5.2.5. The limitations of the floating-point arithmetic implies that we cannot expect a computer program to produce an exact answer to every problem. To quantify this, we let $X$ and $Y$ be vector spaces and define mathematical problem to be a function $f:X \to Y$ that maps each data point $X$ to a solution in $Y$. The floating-point computed analogue of $f$ is denoted by $\tilde{f}$.

Recall that the normalized error

$$\delta_x = \frac{\vert \operatorname{fl}(x) - x\vert}{\vert x \vert}$$

for approximating a real number with a floating-point number is bounded by the machine epsilon $\epsilon$ (§5.2.2). Since $\tilde{f}$ can be thought of as a finite process of such approximations, we might hope for

$$\frac{\|\tilde{f}(x) - f(x)\|}{\|f(x)\|} = O(\epsilon)$$

for all $x \in X$, where $\|\cdot\|$ is an appropriate norm defined on $Y$.

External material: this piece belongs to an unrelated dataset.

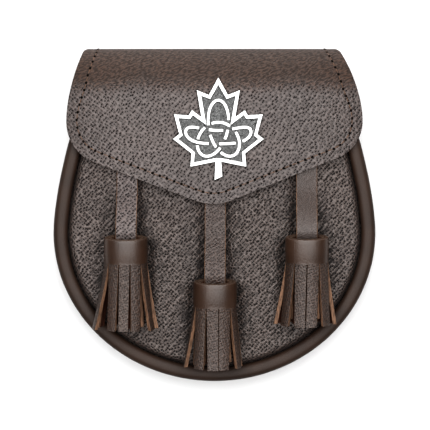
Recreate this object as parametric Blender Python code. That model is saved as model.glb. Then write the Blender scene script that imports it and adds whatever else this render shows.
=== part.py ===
"""Sporran pouch lying on its back: a leather pouch with flap, cast leaf badge and three strap tassels.

Metres, +Z up. The front faces +Z, and the back rests on z = 0. As one looks at the front, +X is to the right
and +Y towards the flap's fold.
"""
import math

import bmesh
import bpy
from mathutils import Vector

GAP = 0.0003                 # clearance between pieces that touch
FINE = 400                   # short steps of a curve before it is cut into equal lengths
SHARP = math.radians(35)     # edges turned by more than this are shaded sharp
LEATHER = 0.0020             # wall of the panels and the gusset

# Pouch outline, measured at the outer side of the edge roll
POUCH_HALF_WIDTH = 0.092
WIDEST_Y = -0.010            # height on the pouch where it is widest
POUCH_DROP = 0.085           # from the widest line down to the lowest point
MOUTH_RISE = 0.087           # from the widest line up to the mouth
MOUTH_NARROWING = 0.0200     # how much each side comes in at the mouth
NARROWING_POWER = 1.6
MOUTH_Y = WIDEST_Y + MOUTH_RISE
OUTLINE_STEPS = 48

# Edge roll and gusset
ROLL_RADIUS = 0.00415
ROLL_SIDES = 10
ROLL_Z = 0.0280              # middle of the roll above the floor
GUSSET_INSET = 0.0025        # gusset's outer face behind the roll's outer side
FRONT_FLANGE = 0.0110        # gusset leather turned in under the front panel
BACK_FLANGE = 0.0090         # gusset leather turned in on the back panel
FRONT_BEND = 0.0017
BACK_BEND = 0.0019
FLANGE_FACE_Z = ROLL_Z - ROLL_RADIUS - GAP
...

This is nearly always too strict, so we settle for

$$\frac{\|\tilde{f}(x) - f(\tilde{x})\|}{\|f(\tilde{x})\|} = O(\epsilon)$$

for at least one $\tilde{x}$, depending on the choice of $x$, such that

$$\frac{\|\tilde{x} - x\|}{\|x\|} = O(\epsilon).$$

An algorithm that satisfies this condition is called stable.

Because we allow for rounding errors in the input data, it is possible that, for all $x \in X$, we have the equality

$$\|\tilde{f}(x) = f(\tilde{x})\|$$

for at least one $\tilde{x}$ such that

$$\frac{\|\tilde{x} - x\|}{\|x\|} = O(\epsilon).$$

Such an algorithm is called backward stable.